MOON: “The first one was everything from air brakes like Gary was saying to electrical stuff to several different sections of components and then the second test was about 50 questions of safety, public utility commissions, hazmat, all kinds of curveballs in there.  I think we nailed that one pretty good.”

HOST: “They like to keep it interesting don’t they? (laughter) I’m speaking with the BART team that won the International Rail Rodeo competition the first time that BART has won the overall prize.  Here’s a question I’d like everybody to answer, we’ll just go around the table.   What was the most challenging part of the competition? John, we’ll start with you.”

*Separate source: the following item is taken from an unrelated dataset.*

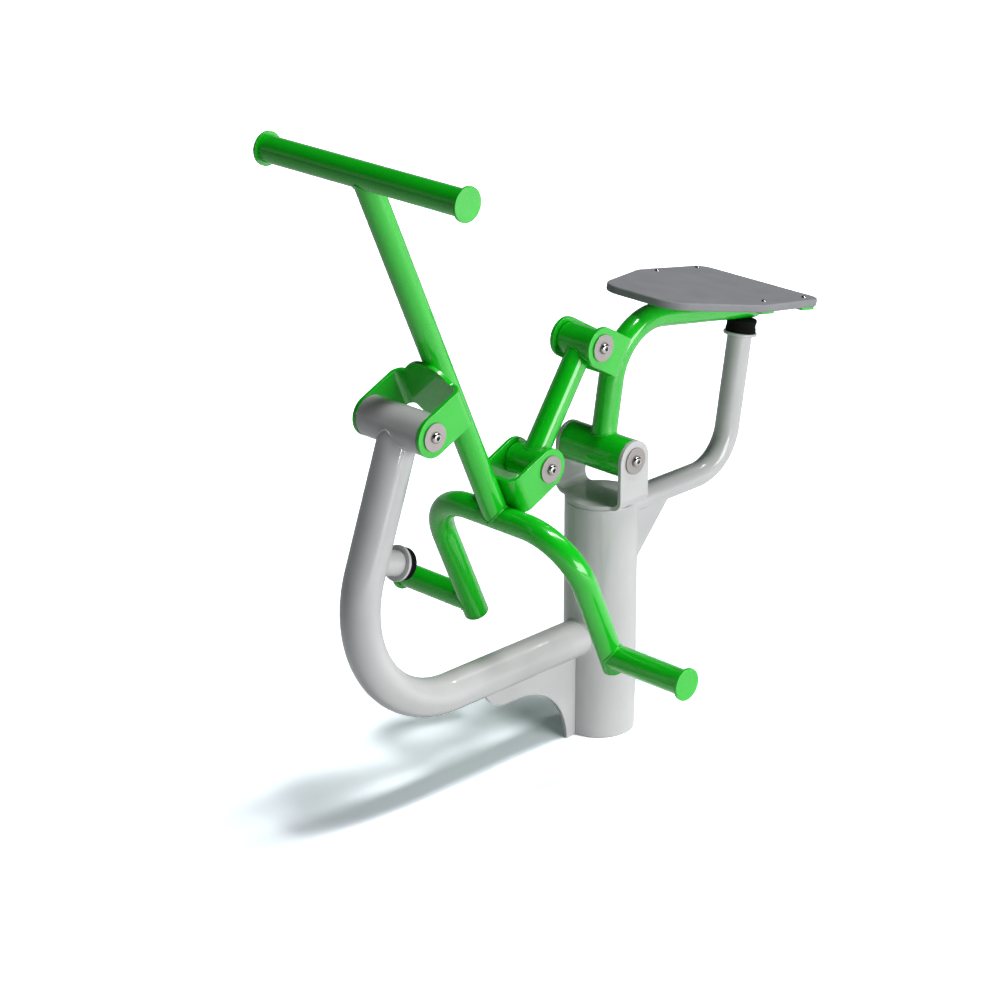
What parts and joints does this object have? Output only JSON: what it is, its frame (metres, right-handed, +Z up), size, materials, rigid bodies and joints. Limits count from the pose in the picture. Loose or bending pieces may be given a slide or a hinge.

O’CONNOR JR.: “The most challenging part for me competition-wise was definitely the customer service.  You had no idea on necessarily what scenario was going to be thrown at you and then on top of that there were things going on with the trains that you weren’t necessarily sure if they were part of the competition or if they were a separate thing.  Like when you onboarded you had the doors open but there were people coming on and off the trains the entire time so you weren’t sure if you necessarily, ‘hey do I need to make sure those are closed right now because of the people who need to come on and off or is this my scenario and I’m running with it and I need to close those doors and what’s going on there?’ But that was one of the hardest things for me was definitely the customer service part.  Actually, also choosing to go.  My son’s graduation was that day, it’s pre-K but it was still important for me and that’s my best friend, pride, and joy.  I didn’t necessarily want to miss out on that but when I told him, ‘dad’s going to come home with some trophies for you’ he was definitely enthusiastic about that and said go ahead and go.’ When we got called up for our first place and all our other achievements and trophies it definitely was satisfying for me because I was able to fulfill that promise to him.”

HOST: “Tenikia.”

JACKSON: “The operating course.  I’m sorry I have to say that.  You basically, I can’t let the train stop they have mechanisms on the controller that if you stay too long in one position it will stop the train, it will give you alert or stop the train that was you had to adapt really quick.  Going too fast it will stop your train, if you go too slow you’re on a time limit so you’re either going to stay up to speed or you’re going to lose.  Adaptation is the key thing that we had to do in this whole competition.  We had to learn the material, come there, okay these curveballs…”

O’CONNOR JR.: “They also had issues going on mainline with their speed codes so learning how to deal with that was also something I noticed not only for her but for all the operators because the codes would drop out and if those drop out then your train’s going to come to an emergency stop because it’s thinking that you’re either too close to another one or you’re over speed.  That was something that I watched and was like wow that’s not fun.”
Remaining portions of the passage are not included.